Joint 58th Annual North-Central/58th Annual South-Central Section Meeting - 2024

Paper No. 5-4
Presentation Time: 2:30 PM

NEW INSIGHTS ON THE SOUTHERN OKLAHOMA AULACOGEN: PETROGENETIC AND GEOCHEMICAL ANALYSES OF MAFIC ROCKS FROM THE WICHITA IGNEOUS PROVINCE


MOSEBY, Hudson1, KALLENBERG, Ian1, SMITH, Bryston1, SPENCER, Brandon M.1 and KNAPP, James2, (1)Boone Pickens School of Geology, Oklahoma State University, 105 Noble Research Center, Oklahoma State University, Stillwater, OK 74078, (2)Boone Pickens School of Geology, Oklahoma State University, 105 Noble Research Center, Stillwater, OK 74078

The Wichita Mountains of southwestern Oklahoma have long been interpreted as a rift-generated igneous province which underwent reactivation during the late Paleozoic Marathon-Ouachita orogeny. However, several components of a typical rift zone are missing from the Southern Oklahoma Aulacogen, including pervasive mafic volcanism and large volumes of sedimentary graben fill, sometimes calling into question the viability of this hypothesis.

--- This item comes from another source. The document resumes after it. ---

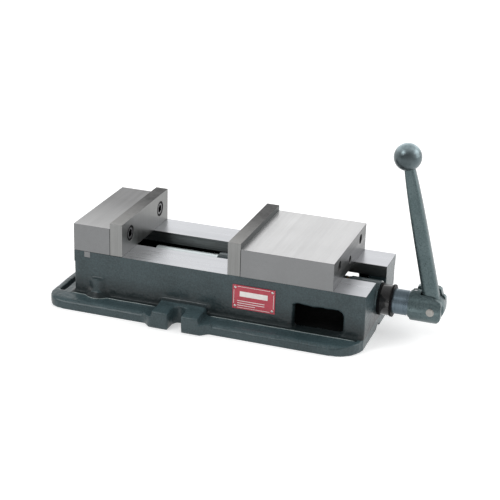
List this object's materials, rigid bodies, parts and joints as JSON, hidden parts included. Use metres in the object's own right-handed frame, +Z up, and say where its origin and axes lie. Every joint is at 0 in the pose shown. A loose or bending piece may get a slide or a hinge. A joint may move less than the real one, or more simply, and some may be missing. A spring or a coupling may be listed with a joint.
{
  "type": "machine vise",
  "caption": "Angle-lock milling machine vise: flanged cast base, ground jaws, screw-driven sliding jaw and a folding ball-ended crank handle.",
  "frame": {"origin": "on the base's bottom plane, midway between the two side lug slots", "axes": "+X from the fixed jaw towards the handle, +Y across the jaws to the far side, +Z up from the table"},
  "size_m": [0.502, 0.227, 0.2487],
  "materials": {
    "casting_paint": "hammered grey-green paint",
    "ground_steel": "surface ground",
    "plate_steel": "ground and hardened",
    "black_oxide": "black oxide",
    "turned_steel": "turned",
    "bearing_steel": "polished",
    "bronze": "oiled",
    "guard_steel": "smooth pressed sheet",
    "handle_paint": "hammered blue-grey paint",
    "plate_red": "red enamel",
    "rivet_metal": "satin",
    "black_gloss": "glossy black",
    "seal_rubber": "satin"
  },
  "bodies": {
    "base": {"base_casting": "casting_paint", "nameplate": "plate_red", "nameplate_rivets": "rivet_metal", "fixed_jaw_block": "ground_steel", "fixed_jaw_bolts": "black_oxide", "fixed_jaw_washers": "bearing_steel", "fixed_jaw_plate": "plate_steel", "fixed_plate_screws": "black_oxide", "bearing_bush": "bronze", "thrust_washer_fixed": "bearing_steel"},
    "moving_jaw": {"movable_jaw_block": "ground_steel", "movable_jaw_plate": "plate_steel", "movable_plate_screws": "black_oxide", "jaw_nut": "casting_paint", "lock_segment": "bearing_steel", "jaw_set_screw": "black_oxide", "screw_guard": "guard_steel", "guard_screws": "black_oxide"},
    "screw": {"lead_screw": "turned_steel", "thrust_cage": "bronze", "thrust_rollers": "bearing_steel", "thrust_washer_turning": "bearing_steel", "collar_ring_inner": "seal_rubber", "thrust_collar": "black_gloss", "collar_set_screw": "black_oxide", "collar_ring_outer": "seal_rubber", "spacer_sleeve": "turned_steel", "handle_hub": "handle_paint", "hub_drive_pin": "bearing_steel", "handle_pivot_pin": "turned_steel"},
    "handle": {"handle_lever": "handle_paint"}
  },
  "joints": [
    {"name": "jaw_slide", "type": "slide", "parent": "base", "child": "moving_jaw", "axis": [1, 0, 0], "range_m": [-0.1425, 0.008]},
    {"name": "screw_turn", "type": "hinge", "parent": "base", "child": "screw", "pos_m": [0.245, 0, 0.0405], "axis": [1, 0, 0], "range_deg": [-10110, 580]},
    {"name": "handle_fold", "type": "hinge", "parent": "screw", "child": "handle", "pos_m": [0.304, 0, 0.041], "axis": [0, 1, 0], "range_deg": [0, 103.7]}
  ],
  "couplings": [
    {"joint": "screw_turn", "follows": "jaw_slide", "rad_per_m": 1236.8}
  ]
}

In order to better understand the formational processes of the Wichita Igneous Province (WIP), we present new petrologic and U-Pb in situ geochronological data from mafic rocks in the WIP. Petrogenetic sequencing based on petrography and geochemical analyses suggest long-lived crystallization of plagioclase (labradorite) in the GMLC and younger gabbros, along with later alteration to mafic phases which suggest infiltration of fluids and/or weathering influences. Combined with similar analyses from plutonic and volcanic felsic rocks in the region, we consider alternate processes which may have contributed to the formation and later evolution of the WIP.